Instruction ->
Output, please, exactly those lines of the listing that come before the line with "tail_round = 0.6; // [0.2:0.05:0.8]", along with that line itself.

§

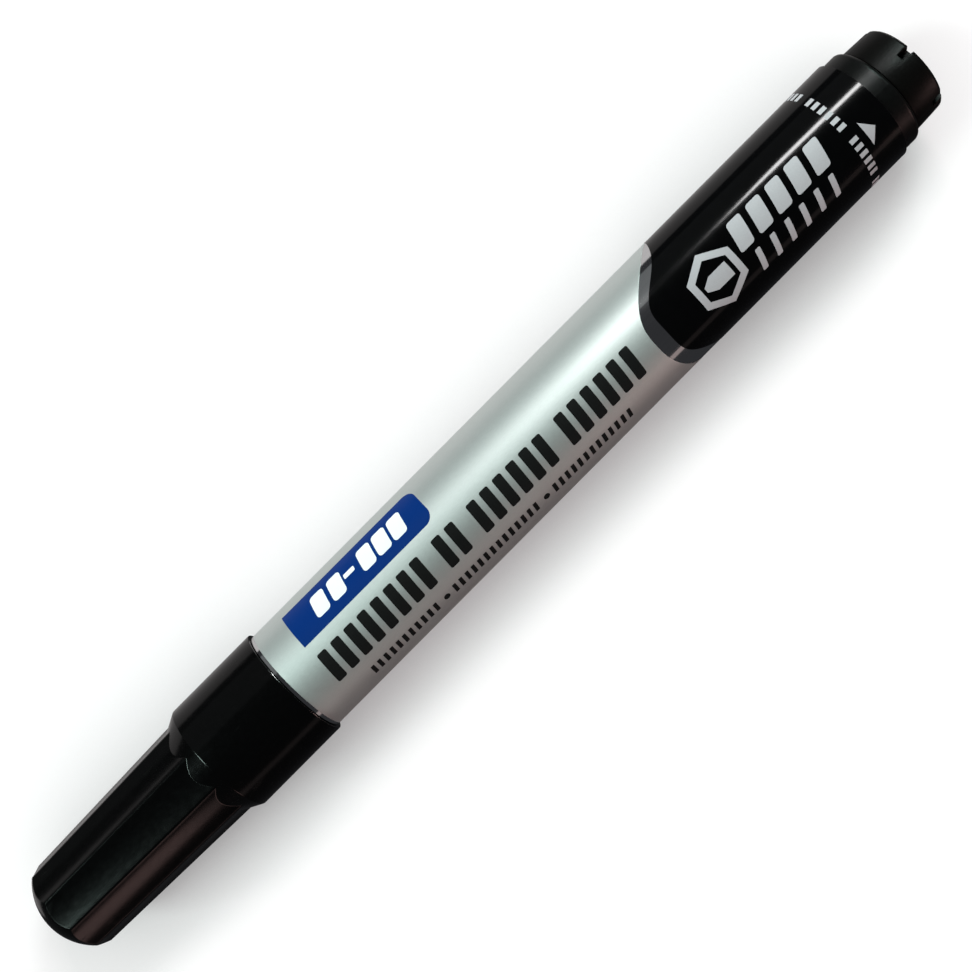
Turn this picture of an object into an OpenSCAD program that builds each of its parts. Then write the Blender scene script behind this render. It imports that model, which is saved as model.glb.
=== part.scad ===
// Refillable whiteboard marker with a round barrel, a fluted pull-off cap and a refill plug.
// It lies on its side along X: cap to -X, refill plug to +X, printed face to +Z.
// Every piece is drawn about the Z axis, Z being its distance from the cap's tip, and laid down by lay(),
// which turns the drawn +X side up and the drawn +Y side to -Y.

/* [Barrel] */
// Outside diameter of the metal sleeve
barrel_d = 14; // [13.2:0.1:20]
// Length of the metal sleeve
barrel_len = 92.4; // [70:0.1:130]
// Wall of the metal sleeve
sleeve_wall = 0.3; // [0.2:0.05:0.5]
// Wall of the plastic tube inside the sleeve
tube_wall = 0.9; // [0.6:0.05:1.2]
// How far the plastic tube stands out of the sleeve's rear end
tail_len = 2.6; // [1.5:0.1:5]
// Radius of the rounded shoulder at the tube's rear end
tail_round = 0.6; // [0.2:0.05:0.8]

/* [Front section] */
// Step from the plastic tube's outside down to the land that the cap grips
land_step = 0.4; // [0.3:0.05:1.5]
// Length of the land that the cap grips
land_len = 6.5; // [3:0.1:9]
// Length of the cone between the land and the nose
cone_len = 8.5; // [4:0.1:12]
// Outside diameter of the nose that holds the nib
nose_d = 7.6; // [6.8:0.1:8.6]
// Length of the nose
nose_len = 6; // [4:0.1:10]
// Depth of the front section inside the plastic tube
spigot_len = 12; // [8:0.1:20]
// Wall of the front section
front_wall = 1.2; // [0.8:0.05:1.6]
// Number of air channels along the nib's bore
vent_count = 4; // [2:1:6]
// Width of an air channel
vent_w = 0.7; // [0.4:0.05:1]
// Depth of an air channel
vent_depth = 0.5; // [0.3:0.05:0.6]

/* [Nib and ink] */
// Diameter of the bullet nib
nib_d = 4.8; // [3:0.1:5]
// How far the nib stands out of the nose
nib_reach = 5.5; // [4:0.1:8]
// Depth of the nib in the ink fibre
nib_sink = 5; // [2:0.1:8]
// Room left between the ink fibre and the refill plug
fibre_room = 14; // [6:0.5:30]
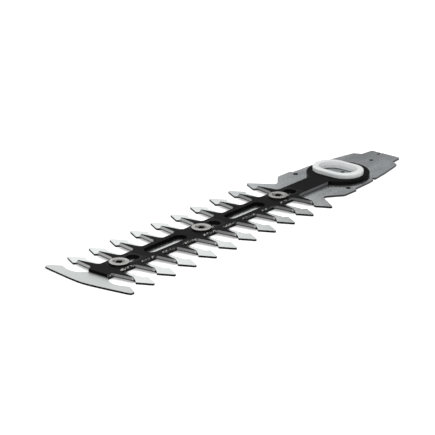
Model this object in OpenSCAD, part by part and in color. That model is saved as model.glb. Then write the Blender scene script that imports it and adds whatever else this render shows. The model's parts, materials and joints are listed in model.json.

§

Output for this task ->
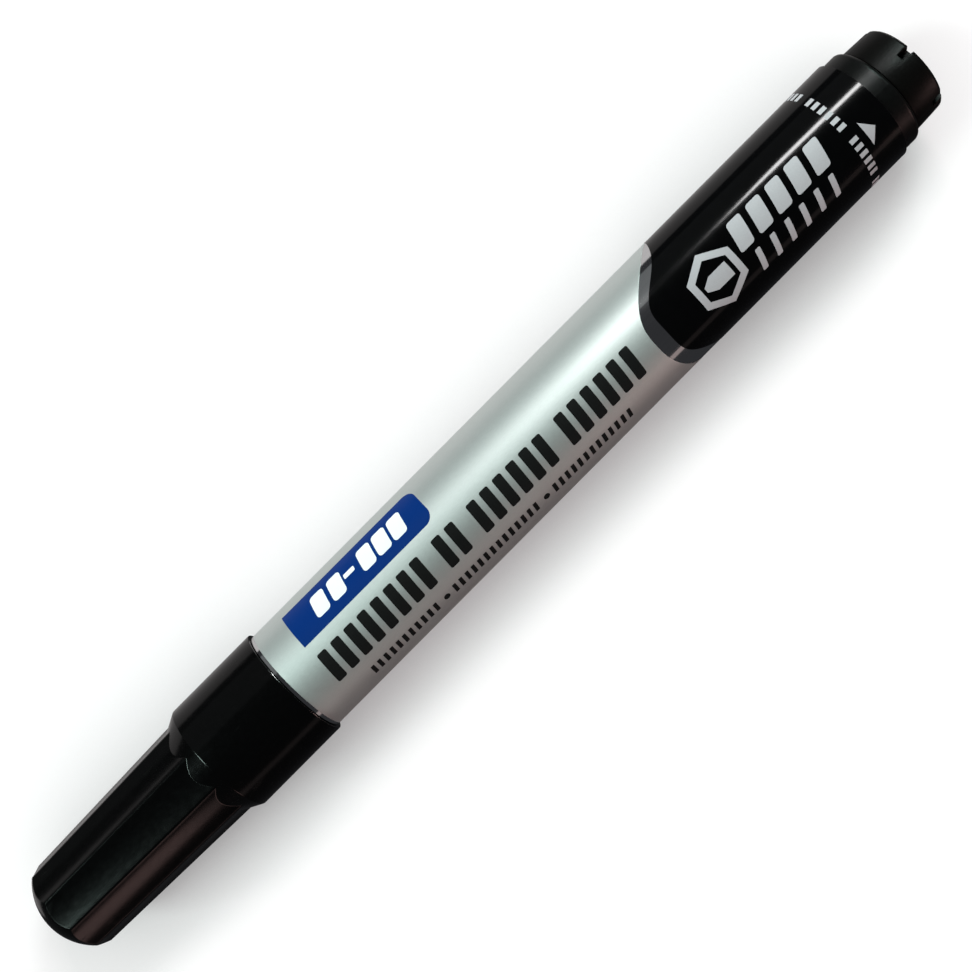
Turn this picture of an object into an OpenSCAD program that builds each of its parts. Then write the Blender scene script behind this render. It imports that model, which is saved as model.glb.
=== part.scad ===
// Refillable whiteboard marker with a round barrel, a fluted pull-off cap and a refill plug.
// It lies on its side along X: cap to -X, refill plug to +X, printed face to +Z.
// Every piece is drawn about the Z axis, Z being its distance from the cap's tip, and laid down by lay(),
// which turns the drawn +X side up and the drawn +Y side to -Y.

/* [Barrel] */
// Outside diameter of the metal sleeve
barrel_d = 14; // [13.2:0.1:20]
// Length of the metal sleeve
barrel_len = 92.4; // [70:0.1:130]
// Wall of the metal sleeve
sleeve_wall = 0.3; // [0.2:0.05:0.5]
// Wall of the plastic tube inside the sleeve
tube_wall = 0.9; // [0.6:0.05:1.2]
// How far the plastic tube stands out of the sleeve's rear end
tail_len = 2.6; // [1.5:0.1:5]
// Radius of the rounded shoulder at the tube's rear end
tail_round = 0.6; // [0.2:0.05:0.8]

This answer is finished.